The new regulation does not introduce any changes in relation to the rate of the new duty. This rate will remain at the existing level of 0.035% per month. The tax in question is calculated on the taxable base which constitutes the sum of the revenues from each individual building (i.e. the initial value of the buildings determined as of the first day of each month), decreased by the tax-free amount of ten million zlotys. The taxpayer’s right to deduct the tax paid on the revenues from the buildings from the PIT, or CIT standard advance payments, or in the annual tax return, remains unchanged.
A novelty introduced by the amendment is the taxpayer’s right to recover the tax paid on the revenues from the buildings if this taxpayer is unable to make a relevant deduction from the standard CIT or PIT (i.e. in the case of the lack of a taxable amount, or a low taxable amount). The tax office will refund the tax paid upon the taxpayer’s request if no irregularities in respect of their tax obligation, or a loss, have been found, as specified in the tax return filed, as well as in the tax on the revenues from the buildings, especially if the debtor’s costs of financing incurred in connection with the acquisition or construction of a building, or any other revenues or costs have been found as determined on market terms.

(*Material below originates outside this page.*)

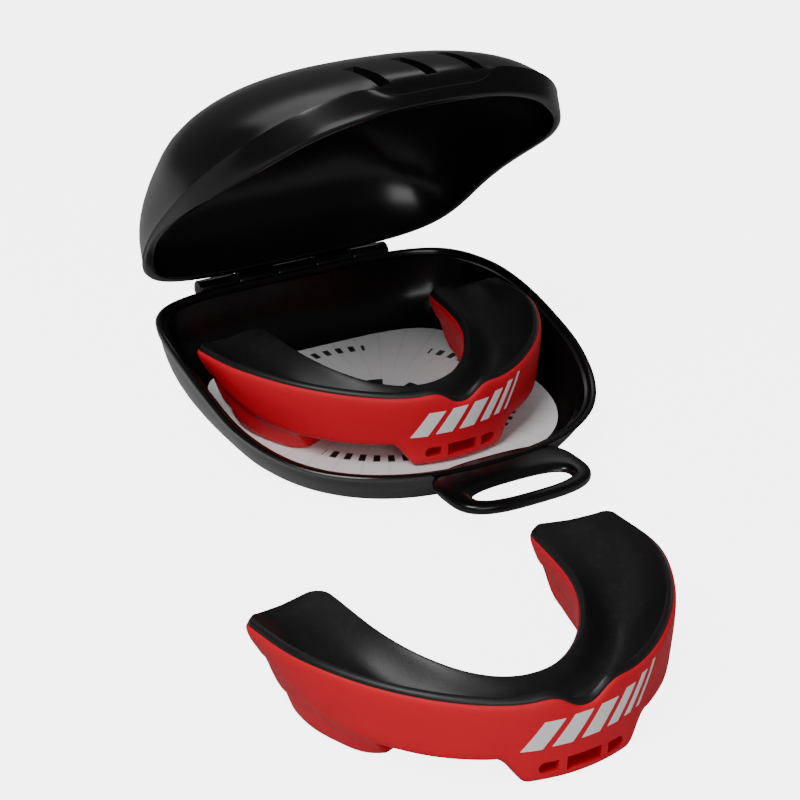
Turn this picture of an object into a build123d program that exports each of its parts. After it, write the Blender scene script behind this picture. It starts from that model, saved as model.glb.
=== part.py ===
from build123d import *
import math
import os

# A boil-and-bite mouthguard for boxing, in its hinged carry case, with a second guard
# that stands in front of the case. Millimetres. X runs to the right, Y to the back and
# Z up. The origin is the middle of the case's underside.

# ---- Driving sizes: the case ----
CASE_HALF_WIDTH = 36.5
CASE_FRONT_Y = -40.0
CASE_BACK_Y = 34.0
CASE_HEIGHT = 38.0
WALL = 1.5
FLOOR = 2.2
RIM_FRONT_Z = 8.0       # parting line, low at the front
RIM_BACK_Z = 17.0       # and high at the hinge
RIM_GAP = 0.3
LID_OPEN_DEG = 48.0
SLOT_WIDTH = 2.2
SLOT_PITCH = 9.0

# ---- Driving sizes: the hinge ----
PIN_RADIUS = 0.7
PIN_CLEARANCE = 0.05
KNUCKLE_RADIUS = 1.5
HINGE_Y = CASE_BACK_Y + 1.7
HINGE_Z = RIM_BACK_Z - 0.7
KNUCKLE_LENGTH = 8.0
KNUCKLE_GAP = 0.3
BASE_KNUCKLES = (-2, 0, 2)      # places along the hinge, counted from its middle
LID_KNUCKLES = (-1, 1)

# ---- Driving sizes: the loop and the card ----
LOOP_WIDTH = 27.0
LOOP_REACH = 12.5
LOOP_THICK = 1.8
LOOP_HOLE = (18.0, 5.6)
CARD_THICK = 0.8

# ---- Driving sizes: the guard ----
GUARD_TOP_Z = 15.0
TRAY_Z = 4.0            # underside of the tray, above the pads
SHELL_WALL = 1.3
LINER_RIM = 1.6
TROUGH_Z = 7.6
LINGUAL_FRONT_Z = 10.0
PAD_FRONT_Y = 19.4
PAD_INSET = 4.8
WALL_LEAN = 2.0         # how far the tray leans in from its rim to its underside
LEAN_TOP_Z = 11.5
VENT_SIZE = (5.6, 2.2)
SIDE_VENT = (3.5, 2.0)
SIDE_VENT_X = 5.4
CASED_AT = (0.0, -29.5, FLOOR + CARD_THICK + 0.05)
FRONT_AT = (-31.0, -112.0, 0.0)

# Half of each arch in plan, from the middle of the front to the back end.
OUTER_ARCH = [(0, 1.5), (12.5, 4.5), (23.5, 13.4), (31, 26.7), (32.8, 42.1)]
INNER_ARCH = [(0, 14.8), (8.8, 18.1), (13.6, 24.4), (16.7, 36.1), (17.4, 45.5)]

# The closed case's outline at each height: half width, front and back.
CASE_SECTIONS = [
    (0.0, 29.4, -33.0, 28.3),
    (3.0, 32.0, -36.6, 30.8),
    (8.0, 34.8, -39.4, 33.0),
    (13.0, 36.1, CASE_FRONT_Y, 33.8),
    (19.0, CASE_HALF_WIDTH, -37.2, CASE_BACK_Y),
    (25.0, 35.0, -30.6, 33.0),
    (31.0, 30.4, -21.0, 29.4),
    (35.5, 22.6, -11.0, 22.8),
    (CASE_HEIGHT, 13.0, -2.5, 15.5),
]


def case_outline(z, half_width, front, back):
    """One level of the case: straight at the back, tapering to a round front."""
    depth = back - front
    corner = 12.0 * half_width / CASE_HALF_WIDTH
    half = [
        (0.40 * half_width, front + 0.03 * depth),
        (0.76 * half_width, front + 0.15 * depth),
        (0.95 * half_width, back - 0.62 * depth),
        (half_width, back - 0.36 * depth),
        (0.985 * half_width, back - 0.9 * corner),
        (0.88 * half_width, back - 0.25 * corner),
        (0.62 * half_width, back),
    ]
    left = [(-x, y) for x, y in reversed(half)]
    points = [Vector(x, y, z) for x, y in [(0, front)] + half + [(0, back)] + left]
    return Wire([Edge.make_spline(points, periodic=True)])


def case_solid(inset):
    """The closed case as one solid, or the hollow inside it for an inset."""
    wires = []
    for z, half_width, front, back in CASE_SECTIONS:
        level = z
        if inset:
            level = FLOOR + z * (CASE_HEIGHT - WALL - FLOOR) / CASE_HEIGHT
        wires.append(case_outline(level, half_width - inset, front + inset, back - inset))
    return Solid.make_loft(wires)


def below_rim(lift):
    """Everything under the sloping S-shaped parting line, raised by lift."""
    y0, y1 = CASE_FRONT_Y - 20, CASE_BACK_Y + 20
    step = [
        (-30, RIM_FRONT_Z + lift),
        (-12, RIM_FRONT_Z + 2.2 + lift),
        (6, RIM_BACK_Z - 1.8 + lift),
        (22, RIM_BACK_Z + lift),
    ]
    with BuildSketch(Plane.YZ) as side:
        with BuildLine():
            Line((y0, -5), (y0, RIM_FRONT_Z + lift))
            Line((y0, RIM_FRONT_Z + lift), step[0])
            Spline(*step, tangents=[(1, 0), (1, 0)])
            Line(step[-1], (y1, RIM_BACK_Z + lift))
            Line((y1, RIM_BACK_Z + lift), (y1, -5))
            Line((y1, -5), (y0, -5))
        make_face()
    return extrude(side.sketch, amount=60, both=True)


def knuckle(place, side):
    """A hinge barrel with its web, on the base (side -1) or the lid (side +1)."""
    length = KNUCKLE_LENGTH
    middle = place * (KNUCKLE_LENGTH + KNUCKLE_GAP)
    barrel = Pos(middle, HINGE_Y, HINGE_Z) * Rot(0, 90, 0) * Cylinder(KNUCKLE_RADIUS, length)
    web_depth = HINGE_Y - CASE_BACK_Y + 0.9
    web = Pos(middle, HINGE_Y - web_depth / 2, HINGE_Z + side * 2.6) * Box(
        length, web_depth, 3.0
    )
    bore = Pos(middle, HINGE_Y, HINGE_Z) * Rot(0, 90, 0) * Cylinder(
        PIN_RADIUS + PIN_CLEARANCE, length + 1
    )
    return barrel + web - bore


def hinge_room(place):
    """The space that one of the other leaf's knuckles turns in."""
    middle = place * (KNUCKLE_LENGTH + KNUCKLE_GAP)
    room = Cylinder(KNUCKLE_RADIUS + 0.4, KNUCKLE_LENGTH + 2 * KNUCKLE_GAP)
    return Pos(middle, HINGE_Y, HINGE_Z) * Rot(0, 90, 0) * room


def open_lid(shape):
    """Turn a piece of the closed lid to its resting, open angle."""
    axis = Axis((0, HINGE_Y, HINGE_Z), (-1, 0, 0))
    return shape.rotate(axis, LID_OPEN_DEG)


def make_case():
    hollow = case_solid(WALL)
    shell = case_solid(0) - hollow
    base = shell & below_rim(0)
    lid = shell - below_rim(RIM_GAP)
    for place in LID_KNUCKLES:
        base -= hinge_room(place)
    for place in BASE_KNUCKLES:
        lid -= hinge_room(place)
        base += knuckle(place, -1)
    for place in LID_KNUCKLES:
        lid += knuckle(place, 1)
    base -= hollow
    lid -= hollow
    for column in (-1, 0, 1):
        slot = Pos(column * SLOT_PITCH, -32, 19) * Rot(48, 0, 0) * Box(SLOT_WIDTH, 10, 12)
        lid -= slot
    pin_length = 5 * KNUCKLE_LENGTH + 4 * KNUCKLE_GAP
    pin = Pos(0, HINGE_Y, HINGE_Z) * Rot(0, 90, 0) * Cylinder(PIN_RADIUS, pin_length)
    return base, open_lid(lid), pin


def make_loop():
    """The flat loop tab that stands out from the front of the base."""
    front = CASE_FRONT_Y + 0.4
    top = RIM_FRONT_Z - 0.4
    with BuildSketch() as plan:
        with Locations((0, front - LOOP_REACH / 2)):
            RectangleRounded(LOOP_WIDTH, LOOP_REACH, 5.0)
        with Locations((0, front - 3.0)):
            Rectangle(LOOP_WIDTH, 6.0)
        with Locations((0, front - LOOP_REACH + 2.4 + LOOP_HOLE[1] / 2)):
            SlotOverall(*LOOP_HOLE, mode=Mode.SUBTRACT)
    tab = extrude(plan.sketch, amount=-LOOP_THICK)
    tab = Pos(0, 0, top) * tab
    root = Pos(0, front + 1.5, top - LOOP_THICK / 2) * Box(LOOP_WIDTH, 3.0, LOOP_THICK)
    return (tab + root) - case_solid(0)


def make_card():
    """The printed card on the floor of the case."""
    card = case_solid(WALL + 0.6) & Pos(0, 0, FLOOR + 0.02 + CARD_THICK / 2) * Box(
        100, 100, CARD_THICK
    )
    return card


def arch(half, shift):
    """A whole arch from its right half, moved sideways by shift (inwards is positive)."""
    points = [(-x, y) for x, y in reversed(half[1:])] + half
    moved = []
    for index, (x, y) in enumerate(points):
        before = points[max(index - 1, 0)]
        after = points[min(index + 1, len(points) - 1)]
        run, rise = after[0] - before[0], after[1] - before[1]
        length = math.hypot(run, rise)
        moved.append((x - shift * rise / length, y + shift * run / length))
    return moved


def arch_face(inset):
    """The horseshoe between the two arches, drawn in by inset all round."""
    outer = arch(OUTER_ARCH, inset)
    inner = arch(INNER_ARCH, -inset)
    for line in (outer, inner):
        line[0] = (line[0][0], line[0][1] - inset)
        line[-1] = (line[-1][0], line[-1][1] - inset)
    with BuildSketch() as sketch:
        with BuildLine():
            Spline(*outer)
            Spline(*inner)
            Line(outer[-1], inner[-1])
            Line(outer[0], inner[0])
        make_face()
    return sketch.sketch


def tray_prism(inset, low, high):
    return Pos(0, 0, low) * extrude(arch_face(inset), amount=high - low)


def leaning_tray(inset, low, high):
    """The tray's body between two heights: leaning out to LEAN_TOP_Z, then upright."""
    foot = arch_face(inset + WALL_LEAN).face()
    brim = arch_face(inset).face()
    body = loft([Pos(0, 0, TRAY_Z) * foot, Pos(0, 0, LEAN_TOP_Z) * brim])
    body += tray_prism(inset, LEAN_TOP_Z, GUARD_TOP_Z + 2)
    slab = Pos(0, 25, (low + high) / 2) * Box(120, 120, high - low)
    return body & slab


def lingual_cut():
    """What is taken off above the inner wall, which is lowest behind the front teeth."""
    with BuildSketch(Plane.YZ) as side:
        with BuildLine():
            Polyline(
                (8.5, LINGUAL_FRONT_Z + 3.5), (12, LINGUAL_FRONT_Z), (16, LINGUAL_FRONT_Z),
                (40, 13.6), (46, 13.6), (46, 20), (8.5, 20), close=True,
            )
        make_face()
    wedge = extrude(side.sketch, amount=40, both=True)
    middle = [((a[0] + b[0]) / 2, (a[1] + b[1]) / 2) for a, b in zip(OUTER_ARCH, INNER_ARCH)]
    middle[-1] = (middle[-1][0], 47)
    points = [(-x, y) for x, y in reversed(middle[1:])] + middle
    with BuildSketch() as inside:
        with BuildLine():
            Spline(*points)
            Line(points[-1], points[0])
        make_face()
    return wedge & extrude(inside.sketch, amount=30)


def make_guard():
    """The guard's pieces, standing on Z = 0 with the front teeth at Y = 1.5."""
    cut = lingual_cut()
    notch = Pos(0, 1.5, GUARD_TOP_Z + 0.2) * Rot(90, 0, 0) * Cylinder(3.0, 7.0)
    trough = leaning_tray(SHELL_WALL, TRAY_Z + 1.6, GUARD_TOP_Z + 1)
    shell = leaning_tray(0, TRAY_Z, GUARD_TOP_Z) - trough - cut - notch
    valley = leaning_tray(SHELL_WALL + LINER_RIM, TROUGH_Z, GUARD_TOP_Z + 1)
    liner = leaning_tray(SHELL_WALL + 0.02, TRAY_Z + 1.62, GUARD_TOP_Z - 0.1)
    liner = liner - valley - cut - notch

    block_top = Plane.XY.offset(TRAY_Z)
    with BuildSketch() as foot:
        with Locations((0, 7.6)):
            RectangleRounded(17.6, 11.4, 3.0)
    with BuildSketch(block_top) as crown:
        with Locations((0, 8.4)):
            RectangleRounded(25.0, 11.6, 3.0)
    block = loft([foot.sketch.face(), crown.sketch.face()])
    mid_z = 2.6
    block -= Pos(0, 8, mid_z) * Box(VENT_SIZE[0], 20, VENT_SIZE[1])
    for side in (-1, 1):
        block -= Pos(side * SIDE_VENT_X, 8, mid_z) * Box(SIDE_VENT[0], 20, SIDE_VENT[1])
    block &= tray_prism(0.2, -1, TRAY_Z)

    pads = tray_prism(PAD_INSET, 0, TRAY_Z)
    with BuildSketch(Plane.YZ) as side_view:
        with BuildLine():
            Polyline(
                (PAD_FRONT_Y, TRAY_Z), (PAD_FRONT_Y, 0), (34, 0), (46, 2.4), (46, TRAY_Z),
                close=True,
            )
        make_face()
        fillet(side_view.vertices().group_by(Axis.Y)[0].sort_by(Axis.X)[0], 1.5)
    pads &= extrude(side_view.sketch, amount=40, both=True)
    left, right = pads.solids().sort_by(Axis.X)
    return {
        "shell": shell,
        "liner": liner,
        "vent_block": block,
        "bite_pad_left": left,
        "bite_pad_right": right,
    }


def main():
    base, lid, pin = make_case()
    nodes = {
        "case_base": base,
        "case_lid": lid,
        "hinge_pin": pin,
        "carry_loop": make_loop(),
        "insert_card": make_card(),
    }
    guard = make_guard()
    for prefix, place in (("cased_guard_", CASED_AT), ("front_guard_", FRONT_AT)):
        for name, piece in guard.items():
            nodes[prefix + name] = Pos(*place) * piece
    os.makedirs("parts", exist_ok=True)
    for name, piece in nodes.items():
        solids = piece.solids()
        solid = solids[0] if len(solids) == 1 else max(solids, key=lambda s: s.volume)
        export_step(solid, f"parts/{name}.step")
        box = solid.bounding_box()
        print(name, len(solids), round(solid.volume), box.min, box.max)


main()
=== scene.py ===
# %% [markdown]
# # A boxing mouthguard and its hinged case
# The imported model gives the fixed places: where the case stands, where the lid turns and
# where each guard sits. This lesson builds the finished skins over those places: two-colour
# guards, a glossy black case, a printed card, then a small studio around them.

# %% Load the frame
import math

import bmesh
import bpy
from mathutils import Matrix, Vector
from mathutils.bvhtree import BVHTree


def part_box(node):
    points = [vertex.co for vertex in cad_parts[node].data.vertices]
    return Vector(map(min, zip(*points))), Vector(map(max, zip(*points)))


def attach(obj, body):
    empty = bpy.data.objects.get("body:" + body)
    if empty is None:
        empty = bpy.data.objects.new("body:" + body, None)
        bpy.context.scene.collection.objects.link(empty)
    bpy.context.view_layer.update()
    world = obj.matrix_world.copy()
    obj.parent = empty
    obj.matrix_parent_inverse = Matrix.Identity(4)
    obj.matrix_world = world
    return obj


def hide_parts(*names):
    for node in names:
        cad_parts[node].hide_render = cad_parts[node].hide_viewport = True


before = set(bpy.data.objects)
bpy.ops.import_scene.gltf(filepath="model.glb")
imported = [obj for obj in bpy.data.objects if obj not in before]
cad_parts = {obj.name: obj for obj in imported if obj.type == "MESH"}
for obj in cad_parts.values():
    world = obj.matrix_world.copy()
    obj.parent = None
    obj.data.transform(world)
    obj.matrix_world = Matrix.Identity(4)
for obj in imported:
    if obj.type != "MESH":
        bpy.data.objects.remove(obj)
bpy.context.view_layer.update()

MM = 0.001

# %% [markdown]
# Most pieces here are skins through a row of closed outlines, the way a loft is made. The
# first outline becomes a ring of vertices, and each next one is extruded from the ring
# before it and moved into place, so a piece only has to say where its outlines lie.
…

The possibility of obtaining a tax refund on the above terms will apply to the tax already paid as of 1 January 2018. Another principle will also be binding retroactively, i.e. as of 1 January 2018, namely, that only the revenues from the buildings given for use for a fee will be taxed (this regulation previously applied only to the office buildings used for the taxpayer’s own needs).
The remaining changes to the tax on the revenue from buildings will come into effect as of 1 January 2019.